Figure 1 also shows that the rate of firm entry has decreased at all county population levels. However, the pace of decline is smallest in the most populous counties. In 1978, the establishment start-up rate was nearly identical in the smallest and largest counties. By 2019, the entry rate had fallen 5.5 percentage points in the smallest counties, but only 4.4 percentage points in the largest counties. As a result, more densely populated markets have the relative advantage in attracting new start-ups over rural areas.

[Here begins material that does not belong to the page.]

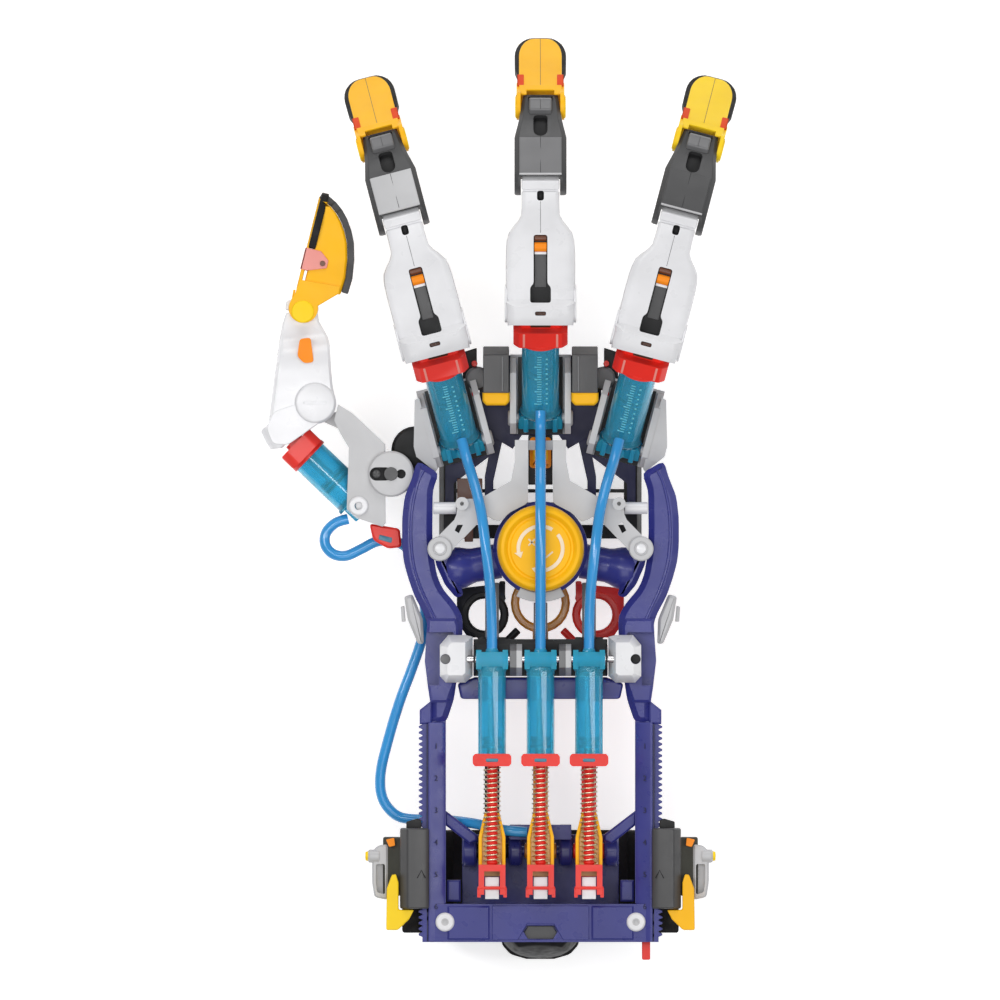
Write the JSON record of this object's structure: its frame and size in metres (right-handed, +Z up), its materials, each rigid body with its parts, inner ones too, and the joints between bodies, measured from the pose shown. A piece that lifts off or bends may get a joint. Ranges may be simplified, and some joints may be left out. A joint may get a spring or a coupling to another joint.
{
  "type": "wearable hydraulic hand kit",
  "caption": "Wearable toy hydraulic hand: thumb and fingers closed by small cylinders, hoses to piston levers with finger rings, toothed side rails and a sliding forearm cuff.",
  "frame": {"origin": "centre of the flat underside of the palm cradle, which with the forearm cuff carries the part on a table", "axes": "+X to the wearer's right, +Y towards the fingertips, +Z up out of the back of the hand"},
  "size_m": [0.2074, 0.4019, 0.1079],
  "materials": {
    "navy": "satin moulded navy plastic",
    "light_grey": "satin moulded light grey plastic",
    "white": "satin moulded white plastic",
    "dark_grey": "satin moulded dark grey plastic",
    "black": "matte black plastic",
    "red": "satin moulded red plastic",
    "yellow": "satin moulded yellow plastic",
    "orange": "satin moulded orange plastic",
    "blue_clear": "clear blue tube",
    "hose_blue": "soft blue tubing",
    "steel": "bright steel"
  },
  "bodies": {
    "frame": {"left_side_frame": "navy", "right_side_frame": "navy", "base_beam": "navy", "wrist_crossbar": "black", "frame_crossbar": "navy", "left_corner_block": "white", "right_corner_block": "white", "cylinder_axle": "steel", "knuckle_plate": "black", "left_knuckle_box": "dark_grey", "right_knuckle_box": "dark_grey", "index_bracket": "light_grey", "middle_bracket": "light_grey", "ring_bracket": "light_grey", "palm_cradle": "black", "wrist_hub": "navy", "hub_bracket": "light_grey", "thumb_mount": "dark_grey", "index_hose": "hose_blue", "middle_hose": "hose_blue", "ring_hose": "hose_blue", "thumb_hose": "hose_blue"},
    "dial": {"dial_knob": "yellow"},
    "cuff": {"arm_cuff": "black", "left_slider": "dark_grey", "right_slider": "dark_grey"},
    "left_latch": {"left_latch": "yellow"},
    "right_latch": {"right_latch": "yellow"},
    "index_lever": {"index_lever": "black"},
    "index_master": {"index_master_barrel": "blue_clear"},
    "index_piston": {"index_piston_rod": "red", "index_spring": "steel"},
    "index_finger": {"index_proximal": "white"},
    "index_middle": {"index_middle_segment": "dark_grey"},
    "index_fingertip": {"index_tip": "yellow"},
    "index_slave": {"index_slave_barrel": "blue_clear"},
    "index_push_rod": {"index_slave_rod": "red"},
    "middle_lever": {"middle_lever": "orange"},
    "middle_master": {"middle_master_barrel": "blue_clear"},
    "middle_piston": {"middle_piston_rod": "red", "middle_spring": "steel"},
    "middle_finger": {"middle_proximal": "white"},
    "middle_middle": {"middle_middle_segment": "dark_grey"},
    "middle_fingertip": {"middle_tip": "yellow"},
    "middle_slave": {"middle_slave_barrel": "blue_clear"},
    "middle_push_rod": {"middle_slave_rod": "red"},
    "ring_lever": {"ring_lever": "red"},
    "ring_master": {"ring_master_barrel": "blue_clear"},
    "ring_piston": {"ring_piston_rod": "red", "ring_spring": "steel"},
    "ring_finger": {"ring_proximal": "white"},
    "ring_middle": {"ring_middle_segment": "dark_grey"},
    "ring_fingertip": {"ring_tip": "yellow"},
    "ring_slave": {"ring_slave_barrel": "blue_clear"},
    "ring_push_rod": {"ring_slave_rod": "red"},
    "thumb_base": {"thumb_bracket": "light_grey"},
    "thumb_segment": {"thumb_proximal": "white"},
    "thumb_end": {"thumb_tip": "yellow"},
    "thumb_slave": {"thumb_slave_barrel": "blue_clear"},
    "thumb_push_rod": {"thumb_slave_rod": "red"}
  },
  "joints": [
    {"name": "dial_turn", "type": "hinge", "parent": "frame", "child": "dial", "pos_m": [0, -0.0212, 0.09], "axis": [0, 0, 1], "range_deg": [-135, 135]},
    {"name": "cuff_slide", "type": "slide", "parent": "frame", "child": "cuff", "axis": [0, 1, 0], "range_m": [-0.008, 0.018], "deforming": ["thumb_hose"]},
    {"name": "left_latch_turn", "type": "hinge", "parent": "cuff", "child": "left_latch", "pos_m": [-0.064, -0.165, 0.088], "axis": [0, 0, -1], "range_deg": [0, 25]},
    {"name": "right_latch_turn", "type": "hinge", "parent": "cuff", "child": "right_latch", "pos_m": [0.064, -0.165, 0.088], "axis": [0, 0, 1], "range_deg": [0, 25]},
    {"name": "index_lever_pull", "type": "hinge", "parent": "frame", "child": "index_lever", "pos_m": [-0.021, -0.1524, 0.068], "axis": [-1, 0, 0], "range_deg": [0, 20]},
    {"name": "index_master_tilt", "type": "hinge", "parent": "frame", "child": "index_master", "pos_m": [-0.021, -0.0691, 0.098], "axis": [-1, 0, 0], "range_deg": [0, 2.54]},
    {"name": "index_piston_slide", "type": "slide", "parent": "index_master", "child": "index_piston", "axis": [0, 1, 0], "range_m": [0, 0.0114], "deforming": ["index_spring"]},
    {"name": "index_curl", "type": "hinge", "parent": "frame", "child": "index_finger", "pos_m": [-0.04892, 0.07931, 0.08], "axis": [-0.9673, -0.2538, 0], "range_deg": [0, 50.5]},
    {"name": "index_middle_curl", "type": "hinge", "parent": "index_finger", "child": "index_middle", "pos_m": [-0.05942, 0.11936, 0.08], "axis": [-0.9673, -0.2538, 0], "range_deg": [0, 45.5]},
    {"name": "index_tip_curl", "type": "hinge", "parent": "index_middle", "child": "index_fingertip", "pos_m": [-0.06877, 0.15497, 0.06437], "axis": [-0.9673, -0.2538, 0], "range_deg": [0, 30.5]},
    {"name": "index_slave_tilt", "type": "hinge", "parent": "frame", "child": "index_slave", "pos_m": [-0.0343, 0.0236, 0.066], "axis": [-0.9673, -0.2538, 0], "range_deg": [0, 4.37], "deforming": ["index_hose"]},
    {"name": "index_slave_stroke", "type": "slide", "parent": "index_slave", "child": "index_push_rod", "axis": [-0.2158, 0.8227, 0.5258], "range_m": [0, 0.01533]},
    {"name": "middle_lever_pull", "type": "hinge", "parent": "frame", "child": "middle_lever", "pos_m": [0, -0.1524, 0.068], "axis": [-1, 0, 0], "range_deg": [0, 20]},
    {"name": "middle_master_tilt", "type": "hinge", "parent": "frame", "child": "middle_master", "pos_m": [0, -0.0691, 0.098], "axis": [-1, 0, 0], "range_deg": [0, 2.54]},
    {"name": "middle_piston_slide", "type": "slide", "parent": "middle_master", "child": "middle_piston", "axis": [0, 1, 0], "range_m": [0, 0.0114], "deforming": ["middle_spring"]},
    {"name": "middle_curl", "type": "hinge", "parent": "frame", "child": "middle_finger", "pos_m": [0, 0.093, 0.08], "axis": [-1, 0, 0], "range_deg": [0, 50.5]},
    {"name": "middle_middle_curl", "type": "hinge", "parent": "middle_finger", "child": "middle_middle", "pos_m": [0, 0.1344, 0.08], "axis": [-1, 0, 0], "range_deg": [0, 45.5]},
    {"name": "middle_tip_curl", "type": "hinge", "parent": "middle_middle", "child": "middle_fingertip", "pos_m": [0, 0.17122, 0.06437], "axis": [-1, 0, 0], "range_deg": [0, 30.5]},
    {"name": "middle_slave_tilt", "type": "hinge", "parent": "frame", "child": "middle_slave", "pos_m": [0, 0.0354, 0.066], "axis": [-1, 0, 0], "range_deg": [0, 4.37], "deforming": ["middle_hose"]},
    {"name": "middle_slave_stroke", "type": "slide", "parent": "middle_slave", "child": "middle_push_rod", "axis": [0, 0.8506, 0.5258], "range_m": [0, 0.01533]},
    {"name": "ring_lever_pull", "type": "hinge", "parent": "frame", "child": "ring_lever", "pos_m": [0.021, -0.1524, 0.068], "axis": [-1, 0, 0], "range_deg": [0, 20]},
    {"name": "ring_master_tilt", "type": "hinge", "parent": "frame", "child": "ring_master", "pos_m": [0.021, -0.0691, 0.098], "axis": [-1, 0, 0], "range_deg": [0, 2.54]},
    {"name": "ring_piston_slide", "type": "slide", "parent": "ring_master", "child": "ring_piston", "axis": [0, 1, 0], "range_m": [0, 0.0114], "deforming": ["ring_spring"]},
    {"name": "ring_curl", "type": "hinge", "parent": "frame", "child": "ring_finger", "pos_m": [0.04892, 0.07931, 0.08], "axis": [-0.9673, 0.2538, 0], "range_deg": [0, 50.5]},
    {"name": "ring_middle_curl", "type": "hinge", "parent": "ring_finger", "child": "ring_middle", "pos_m": [0.05942, 0.11936, 0.08], "axis": [-0.9673, 0.2538, 0], "range_deg": [0, 45.5]},
    {"name": "ring_tip_curl", "type": "hinge", "parent": "ring_middle", "child": "ring_fingertip", "pos_m": [0.06877, 0.15497, 0.06437], "axis": [-0.9673, 0.2538, 0], "range_deg": [0, 30.5]},
    {"name": "ring_slave_tilt", "type": "hinge", "parent": "frame", "child": "ring_slave", "pos_m": [0.0343, 0.0236, 0.066], "axis": [-0.9673, 0.2538, 0], "range_deg": [0, 4.37], "deforming": ["ring_hose"]},
    {"name": "ring_slave_stroke", "type": "slide", "parent": "ring_slave", "child": "ring_push_rod", "axis": [0.2158, 0.8227, 0.5258], "range_m": [0, 0.01533]},
    {"name": "thumb_swing", "type": "hinge", "parent": "frame", "child": "thumb_base", "pos_m": [-0.0648, 0.0111, 0.076], "axis": [0, 0, -1], "range_deg": [-17, 2]},
    {"name": "thumb_curl", "type": "hinge", "parent": "thumb_base", "child": "thumb_segment", "pos_m": [-0.0977, 0.0419, 0.066], "axis": [0, 0, -1], "range_deg": [-5, 5]},
    {"name": "thumb_tip_curl", "type": "hinge", "parent": "thumb_segment", "child": "thumb_end", "pos_m": [-0.10285, 0.08298, 0.066], "axis": [0, 0, -1], "range_deg": [-4.8, 4.8]},
    {"name": "thumb_slave_tilt", "type": "hinge", "parent": "thumb_base", "child": "thumb_slave", "pos_m": [-0.07811, -0.00261, 0.066], "axis": [0, 0, -1], "range_deg": [-1, 1]},
    {"name": "thumb_slave_stroke", "type": "slide", "parent": "thumb_slave", "child": "thumb_push_rod", "axis": [-0.7209, 0.6931, 0], "range_m": [-0.0018, 0.0018]}
  ],
  "couplings": [
    {"joint": "index_master_tilt", "follows": "index_lever_pull", "ratio": 0.11711},
    {"joint": "index_piston_slide", "follows": "index_lever_pull", "m_per_rad": 0.031914},
    {"joint": "index_curl", "follows": "index_lever_pull", "ratio": 2.5},
    {"joint": "index_middle_curl", "follows": "index_lever_pull", "ratio": 2.25},
    {"joint": "index_tip_curl", "follows": "index_lever_pull", "ratio": 1.5},
    {"joint": "index_slave_tilt", "follows": "index_lever_pull", "ratio": 0.20351},
    {"joint": "index_slave_stroke", "follows": "index_lever_pull", "m_per_rad": 0.043045},
    {"joint": "middle_master_tilt", "follows": "middle_lever_pull", "ratio": 0.11711},
    {"joint": "middle_piston_slide", "follows": "middle_lever_pull", "m_per_rad": 0.031914},
    {"joint": "middle_curl", "follows": "middle_lever_pull", "ratio": 2.5},
    {"joint": "middle_middle_curl", "follows": "middle_lever_pull", "ratio": 2.25},
    {"joint": "middle_tip_curl", "follows": "middle_lever_pull", "ratio": 1.5},
    {"joint": "middle_slave_tilt", "follows": "middle_lever_pull", "ratio": 0.20351},
    {"joint": "middle_slave_stroke", "follows": "middle_lever_pull", "m_per_rad": 0.043045},
    {"joint": "ring_master_tilt", "follows": "ring_lever_pull", "ratio": 0.11711},
    {"joint": "ring_piston_slide", "follows": "ring_lever_pull", "m_per_rad": 0.031914},
    {"joint": "ring_curl", "follows": "ring_lever_pull", "ratio": 2.5},
    {"joint": "ring_middle_curl", "follows": "ring_lever_pull", "ratio": 2.25},
    {"joint": "ring_tip_curl", "follows": "ring_lever_pull", "ratio": 1.5},
    {"joint": "ring_slave_tilt", "follows": "ring_lever_pull", "ratio": 0.20351},
    {"joint": "ring_slave_stroke", "follows": "ring_lever_pull", "m_per_rad": 0.043045},
    {"joint": "thumb_tip_curl", "follows": "thumb_curl", "ratio": 0.85714},
    {"joint": "thumb_slave_tilt", "follows": "thumb_curl", "ratio": 0.10122},
    {"joint": "thumb_slave_stroke", "follows": "thumb_curl", "m_per_rad": 0.017497}
  ]
}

It is possible that the greater decline in entrepreneurship in less populated markets is due to the type of businesses that atypically locate in rural areas. For that reason, we check the relative decline in entrepreneurship by sector in metropolitan and non-metropolitan markets from 2000 to 2022. We change to data on self-employment rates, which shows self-employment rates overall and in agriculture, services, and wholesale and retail trade. We restrict the data to ages 25–64 to focus on the employment decisions of individuals after leaving school and who have not retired.1
Figure 2 shows the pattern of self-employment rates since 2000 for population in metropolitan statistical areas (MSAs) and outside metropolitan statistical areas (non-MSAs). Consistent with figure 1, both metro and non-metro markets experienced decreasing entrepreneurship after 2000. However, the non-MSA markets had higher self-employment rates than did the MSAs.2 As we will see, both the data on establishments in figure 1 and the data on self-employed in figures 2–5 reveal faster declines in entrepreneurship in the less-populated markets.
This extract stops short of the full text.